Rather than emphasizing perfection, Montessori teachers are more concerned with how children feel: about themselves, and about the work they do. The ultimate goal is positive self-esteem, albeit of a different variety than the self-esteem based on the approval or validation of others (Stephenson, 1). We want children to feel good about themselves because they enjoy what they are doing; not because someone else assures them that they are doing it well. For this reason, we do everything we can to avoid passing judgment, either positive or negative, on their efforts, instead empowering them with the tools they need to evaluate their performances themselves.

Sources:

Barron, Marlene. “Whole Language: Learning the Natural Way.” Montessori Life: Fall 1989. Reprinted in Readings in Language Arts. Garden Grove, CA: Montessori Western Teacher Training Program.

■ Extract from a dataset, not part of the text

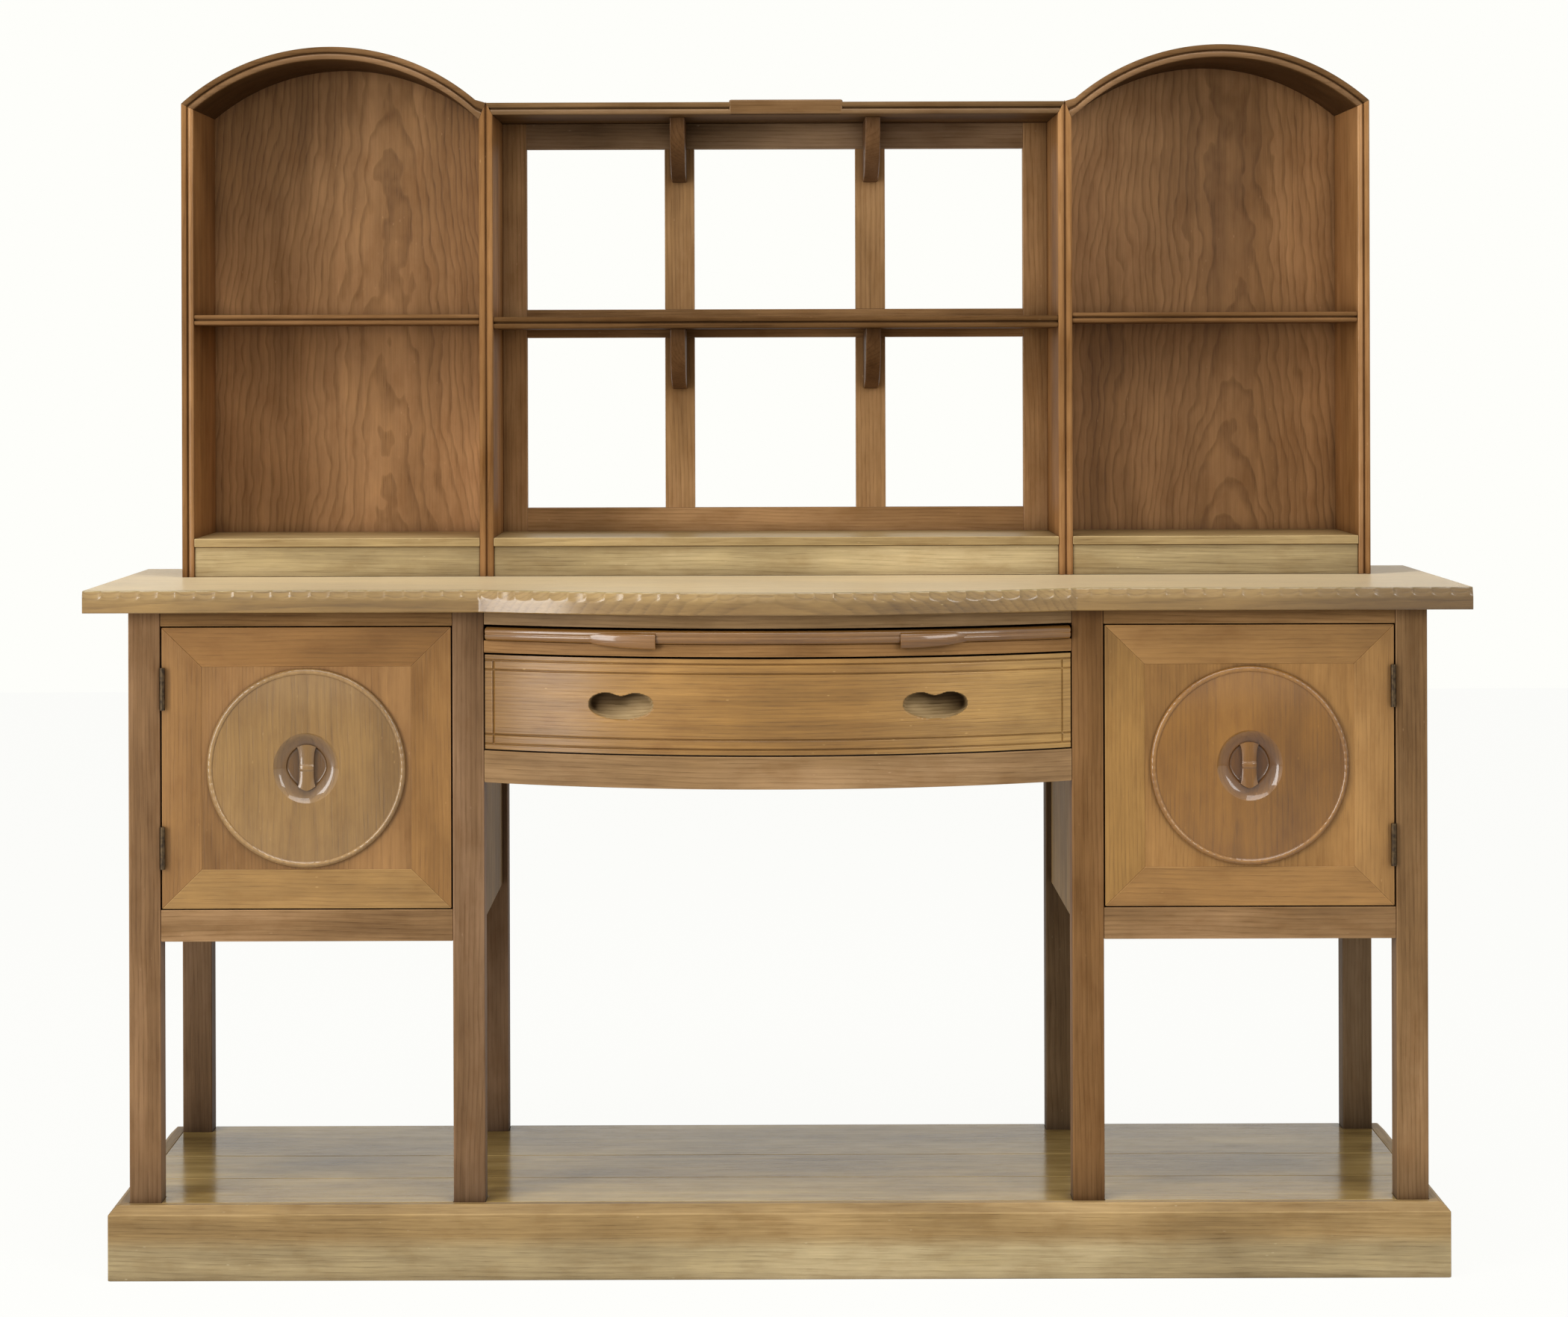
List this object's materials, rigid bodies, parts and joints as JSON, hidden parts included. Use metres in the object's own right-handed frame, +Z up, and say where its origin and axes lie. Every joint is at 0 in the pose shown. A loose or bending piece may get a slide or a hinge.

Chomsky, Carol. “Write Now, Read Later.” Childhood Education 47: 1971. Reprinted in Language in Early Childhood Education, edited by Courtney B. Cazden. Washington, DC: National Association for the Education of Young Children, 1981.

Montessori, Maria. The Absorbent Mind. New York: Henry Holt and Company, 1995.

———. The Montessori Method. New York: Barnes & Noble, 2003.

Stephenson, Susan M. “Aiding the Development of Self-Esteem in Children.” AMI/USA: Parenting for a New World, Vol. V, No. 2: June 1996.